Alessandro Scandurra’s Up Town residential complex channels community spirit, and consists of five buildings and three tower blocks facing the park, connected by pathways, small piazzas and ranging over a total 15,900 m2, in which the public and private spaces meet, creating opportunities for community life, and generating a powerful connection with the park itself. It is an open residential system that slots seamlessly into the existing urban and landscape fabric, incorporating and amplifying the system of common and public spaces. A range of shared smart, self-managed services, including fast e-commerce delivery, a control and security service, bike and car sharing, and communal nurseries make this complex a pioneer of Milanese residential architecture.

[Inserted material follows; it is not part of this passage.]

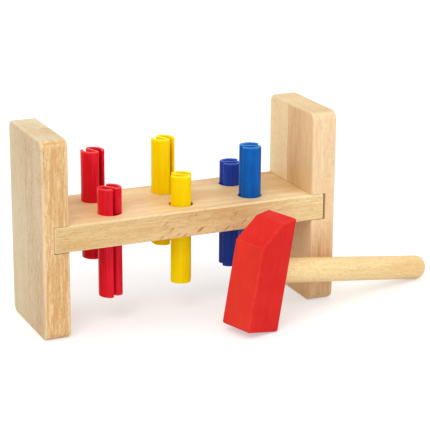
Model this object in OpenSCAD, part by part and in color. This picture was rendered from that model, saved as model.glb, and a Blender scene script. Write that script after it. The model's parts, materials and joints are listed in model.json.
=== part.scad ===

The design resembles a small urban archipelago, in which the buildings have been conceived as “landscape objects” following on from each other, creating a dynamic whole and a visual line that, despite being slightly jagged, defines a clear horizontal run of buildings, accentuated by the stringcourse elements that underscore the collective nature of the eight residential units. A system of gilded and bronzed lamellar elements make up a diaphragm between inside and outside, articulating the volumes in a light, luminous whole. Large balconies, actual outdoor rooms, bolster the powerful connection with the green space surrounding the complex. The project is deeply bound up with the particular identity of Milan, in which the reference to buildings that characterised the post-War city and represent its artistic and industrial spirit is explicit. It is precisely this spirit that, moreover, was one of the motivations that garnered one of the tower blocks the 2019 Ceramica e il Progetto (Ceramics and Architecture) first prize in the residential category, an important recognition for the best projects using Italian ceramic tiles, awarded by Confindustria Ceramica. A project undoubtedly imbued with “a democratic elegance,” as its designer puts it.
Cascina Merlata: a smart, sustainable metropolitan habitat, a new frontier for urban design in Milan, a city that continues its upward trajectory, and its power to amaze.